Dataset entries
- - -

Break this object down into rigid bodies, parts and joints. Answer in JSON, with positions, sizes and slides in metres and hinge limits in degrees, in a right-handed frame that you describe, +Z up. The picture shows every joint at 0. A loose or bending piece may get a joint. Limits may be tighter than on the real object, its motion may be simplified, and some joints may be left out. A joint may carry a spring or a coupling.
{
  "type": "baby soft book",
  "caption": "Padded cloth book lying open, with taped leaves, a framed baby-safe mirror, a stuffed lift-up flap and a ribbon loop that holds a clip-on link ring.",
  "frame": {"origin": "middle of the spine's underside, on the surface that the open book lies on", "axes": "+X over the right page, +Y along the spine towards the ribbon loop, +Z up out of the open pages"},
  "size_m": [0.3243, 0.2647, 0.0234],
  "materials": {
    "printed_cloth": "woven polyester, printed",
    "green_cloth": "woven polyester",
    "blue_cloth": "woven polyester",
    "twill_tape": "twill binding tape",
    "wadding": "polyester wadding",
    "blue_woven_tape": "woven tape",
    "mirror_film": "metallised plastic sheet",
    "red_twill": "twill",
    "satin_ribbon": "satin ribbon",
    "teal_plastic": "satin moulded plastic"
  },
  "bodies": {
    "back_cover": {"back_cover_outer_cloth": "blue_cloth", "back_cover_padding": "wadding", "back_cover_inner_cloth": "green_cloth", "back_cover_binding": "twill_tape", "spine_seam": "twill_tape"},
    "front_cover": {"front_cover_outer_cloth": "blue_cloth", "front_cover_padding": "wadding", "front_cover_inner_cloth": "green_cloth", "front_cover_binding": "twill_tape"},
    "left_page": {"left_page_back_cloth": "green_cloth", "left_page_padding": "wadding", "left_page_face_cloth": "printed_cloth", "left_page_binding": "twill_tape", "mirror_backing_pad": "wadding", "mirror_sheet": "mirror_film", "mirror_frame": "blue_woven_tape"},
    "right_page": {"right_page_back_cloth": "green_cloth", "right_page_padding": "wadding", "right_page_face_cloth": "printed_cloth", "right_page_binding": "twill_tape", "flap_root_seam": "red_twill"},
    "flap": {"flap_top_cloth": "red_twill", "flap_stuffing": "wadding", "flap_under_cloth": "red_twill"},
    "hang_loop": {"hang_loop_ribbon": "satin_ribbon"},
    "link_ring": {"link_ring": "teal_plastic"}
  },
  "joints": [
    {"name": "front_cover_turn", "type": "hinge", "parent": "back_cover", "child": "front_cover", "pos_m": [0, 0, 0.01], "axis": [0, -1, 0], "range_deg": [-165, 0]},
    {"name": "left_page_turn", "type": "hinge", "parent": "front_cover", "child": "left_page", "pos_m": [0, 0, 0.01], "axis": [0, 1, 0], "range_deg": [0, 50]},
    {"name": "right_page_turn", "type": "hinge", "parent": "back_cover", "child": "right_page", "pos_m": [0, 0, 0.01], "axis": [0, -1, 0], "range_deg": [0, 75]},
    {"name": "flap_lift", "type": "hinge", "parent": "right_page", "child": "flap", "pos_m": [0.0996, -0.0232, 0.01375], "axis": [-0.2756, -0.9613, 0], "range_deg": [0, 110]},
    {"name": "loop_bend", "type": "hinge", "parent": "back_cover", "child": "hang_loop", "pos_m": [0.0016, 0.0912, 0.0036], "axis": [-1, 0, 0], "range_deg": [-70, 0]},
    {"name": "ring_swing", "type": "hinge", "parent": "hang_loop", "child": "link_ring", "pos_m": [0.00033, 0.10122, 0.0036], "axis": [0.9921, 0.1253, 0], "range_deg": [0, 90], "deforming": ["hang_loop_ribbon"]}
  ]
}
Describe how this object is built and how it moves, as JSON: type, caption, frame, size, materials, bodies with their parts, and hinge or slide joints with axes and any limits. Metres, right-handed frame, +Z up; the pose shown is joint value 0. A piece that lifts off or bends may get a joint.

- - -

__What you are asked to do__
Go through the material above line by line and copy it exactly.

__Problem solution__
Break this object down into rigid bodies, parts and joints. Answer in JSON, with positions, sizes and slides in metres and hinge limits in degrees, in a right-handed frame that you describe, +Z up. The picture shows every joint at 0. A loose or bending piece may get a joint. Limits may be tighter than on the real object, its motion may be simplified, and some joints may be left out. A joint may carry a spring or a coupling.
{
  "type": "baby soft book",
  "caption": "Padded cloth book lying open, with taped leaves, a framed baby-safe mirror, a stuffed lift-up flap and a ribbon loop that holds a clip-on link ring.",
  "frame": {"origin": "middle of the spine's underside, on the surface that the open book lies on", "axes": "+X over the right page, +Y along the spine towards the ribbon loop, +Z up out of the open pages"},
  "size_m": [0.3243, 0.2647, 0.0234],
  "materials": {
    "printed_cloth": "woven polyester, printed",
    "green_cloth": "woven polyester",
    "blue_cloth": "woven polyester",
    "twill_tape": "twill binding tape",
    "wadding": "polyester wadding",
    "blue_woven_tape": "woven tape",
    "mirror_film": "metallised plastic sheet",
    "red_twill": "twill",
    "satin_ribbon": "satin ribbon",
    "teal_plastic": "satin moulded plastic"
  },
  "bodies": {
    "back_cover": {"back_cover_outer_cloth": "blue_cloth", "back_cover_padding": "wadding", "back_cover_inner_cloth": "green_cloth", "back_cover_binding": "twill_tape", "spine_seam": "twill_tape"},
    "front_cover": {"front_cover_outer_cloth": "blue_cloth", "front_cover_padding": "wadding", "front_cover_inner_cloth": "green_cloth", "front_cover_binding": "twill_tape"},
    "left_page": {"left_page_back_cloth": "green_cloth", "left_page_padding": "wadding", "left_page_face_cloth": "printed_cloth", "left_page_binding": "twill_tape", "mirror_backing_pad": "wadding", "mirror_sheet": "mirror_film", "mirror_frame": "blue_woven_tape"},
    "right_page": {"right_page_back_cloth": "green_cloth", "right_page_padding": "wadding", "right_page_face_cloth": "printed_cloth", "right_page_binding": "twill_tape", "flap_root_seam": "red_twill"},
    "flap": {"flap_top_cloth": "red_twill", "flap_stuffing": "wadding", "flap_under_cloth": "red_twill"},
    "hang_loop": {"hang_loop_ribbon": "satin_ribbon"},
    "link_ring": {"link_ring": "teal_plastic"}
  },
  "joints": [
    {"name": "front_cover_turn", "type": "hinge", "parent": "back_cover", "child": "front_cover", "pos_m": [0, 0, 0.01], "axis": [0, -1, 0], "range_deg": [-165, 0]},
    {"name": "left_page_turn", "type": "hinge", "parent": "front_cover", "child": "left_page", "pos_m": [0, 0, 0.01], "axis": [0, 1, 0], "range_deg": [0, 50]},
    {"name": "right_page_turn", "type": "hinge", "parent": "back_cover", "child": "right_page", "pos_m": [0, 0, 0.01], "axis": [0, -1, 0], "range_deg": [0, 75]},
    {"name": "flap_lift", "type": "hinge", "parent": "right_page", "child": "flap", "pos_m": [0.0996, -0.0232, 0.01375], "axis": [-0.2756, -0.9613, 0], "range_deg": [0, 110]},
    {"name": "loop_bend", "type": "hinge", "parent": "back_cover", "child": "hang_loop", "pos_m": [0.0016, 0.0912, 0.0036], "axis": [-1, 0, 0], "range_deg": [-70, 0]},
    {"name": "ring_swing", "type": "hinge", "parent": "hang_loop", "child": "link_ring", "pos_m": [0.00033, 0.10122, 0.0036], "axis": [0.9921, 0.1253, 0], "range_deg": [0, 90], "deforming": ["hang_loop_ribbon"]}
  ]
}
Describe how this object is built and how it moves, as JSON: type, caption, frame, size, materials, bodies with their parts, and hinge or slide joints with axes and any limits. Metres, right-handed frame, +Z up; the pose shown is joint value 0. A piece that lifts off or bends may get a joint.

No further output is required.